Considering that Hezbollah participates in the Lebanese government while serving Iranian interests, the US administration extended its ban on the export of oil to Beirut Mike Pompeo is attempting to impose a new distribution of territorial waters which would re-route Lebanese oil tankers under Israëli sovereignty.

In identical fashion, Venezuela gives oil to Cuba in exchange for its military experts and its doctors. The State Department is trying to sanction any exchange between the two countries, particularly since Cuban military experts are considered to be responsible for the support given to President Maduro by the Venezuelan army.

Coming evolutions

For the moment, Donald Trump’s policies can only succeed by diminishing US demand. Until now, hydrocarbons were mainly used to fill automobile petrol tanks, which explains the development of projects for electric cars. Consuming petrol in order to supply electricity is much less expensive in the United States than using it directly in car motors. Above all, electricity can be supplied from various sources on US territory, inexpensively and at stable prices.

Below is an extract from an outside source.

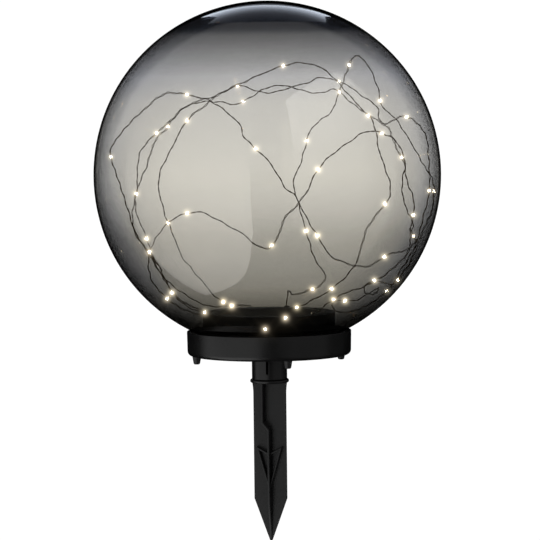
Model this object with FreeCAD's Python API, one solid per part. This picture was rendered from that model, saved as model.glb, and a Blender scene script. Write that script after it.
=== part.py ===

It is important to note that the development of electric vehicles has hardly any connection with the ideology according to which we must decrease the production of CO2 to bring down the temperature of the Earth. On one hand because the making of batteries can itself produce large quantities of CO2, but on the other, because electricity can be much more responsible for the production of CO2 than oil, when it is produced by coal, as is the case in Germany and China.

Moreover, the consumption of oil is evolving. On the world scale, it is no longer in priority destined for transport, but for the fabrication of plastics.

The United States will not allow the export of hydrocarbons from Iran, Venezuela and Syria until 2023 or 2024, the date at which their shale production will begin to decrease rapidly, according to the International Energy Agency (IEA). Once again, the entire geopolitical structure will be overturned.